In A Strange Loop, Usher's Thoughts take on different forms, which means the actors playing them have to be multifaceted as well. Lee and Morrison are both hilarious when the show opens as they jazz-hands to "Intermission Song." But Lee, as a caring female stranger, provides a stunning moment of clarity for Usher, while Morrison, as Usher's mother, has us leaning forward in "Periodically", a snapshot of maternal love and disappointment.

Spivey is nominated for Best Leading Actor in a Musical, Lee is nominated for Best Featured Actress in a Musical, and Morrison is nominated for Best Featured Actor in a Musical.

Get A Strange Loop tickets now.

Patti LuPone, Jennifer Simard, Matt Doyle: Company

Patti LuPone has outdone herself. As Joanne in Company, she not only gets a standing ovation every night when she belts out "The Ladies Who Lunch", but the production shows LuPone is definitely a team player. She dances in the group numbers and moves furniture around, and she even appears in a memorable dream sequence in the musical that showcases her in a way fans have never seen before.

Meanwhile, Simard is dry and hilarious as Sarah, a married woman on a diet. Simard is able to show off her physical humor and wrings out every bit of laughter from the script. Doyle plays Jamie, a gay man with cold feet on his wedding day. In Doyle's hands, you have never heard a "Getting Married Today" quite like this. LuPone and Simard are nominated for Best Featured Actress in a Musical and Doyle is nominated for Best Featured Actor in a Musical. (LuPone and Doyle walked away with trophies at the awards.)

Get Company tickets now.

Jared Grimes: Funny Girl

Eddie Ryan can be a throwaway role in Funny Girl. After all, he's just Fanny Brice's supportive best friend. But in Jared Grimes's expert hands, Eddie is the highlight of the show. When he tap dances, you forget Funny Girl is a musical about Fanny Brice. And when he leaves the stage, you hope he will come back. Grimes is nominated for Best Featured Actor in a Musical.

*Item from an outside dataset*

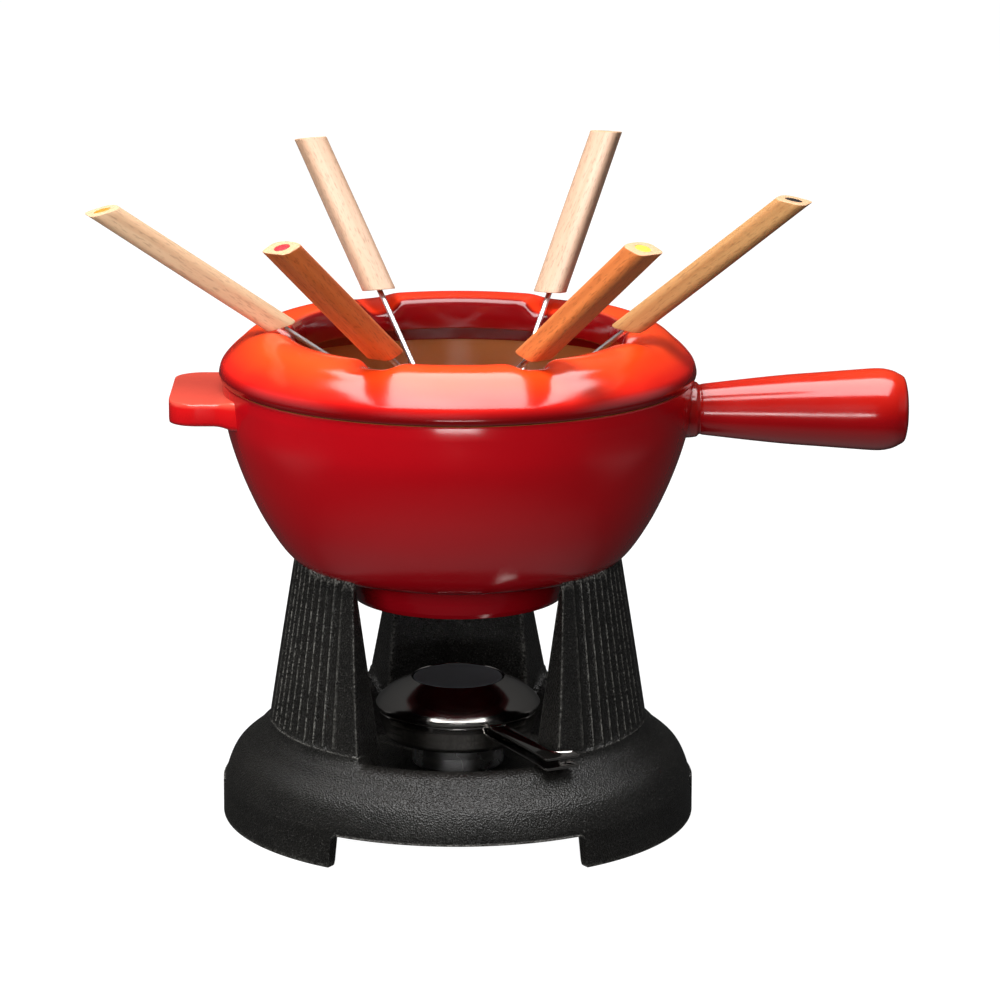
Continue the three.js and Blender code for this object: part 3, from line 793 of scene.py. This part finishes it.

Get Funny Girl tickets now.

Billy Crystal and Shoshana Bean: Mr. Saturday Night

Billy Crystal may not have a big Broadway belting voice, which in a typical musical could spell trouble. But he's so winning in Mr. Saturday Night as Buddy Young, Jr., a washed-up comic trying to get back into the spotlight, that even his Rex Harrison-like speak-singing reads like a genius character choice. And his scenes with fellow Tony nominee Shoshana Bean are the highlight of the musical.

As Susan Young, Buddy's daughter, Bean gives the musical its heart, motivating Buddy to prioritize his family instead of himself for the first time. Crystal is nominated for Best Leading Actor in a Musical and Bean is nominated for Best Featured Actress in a Musical.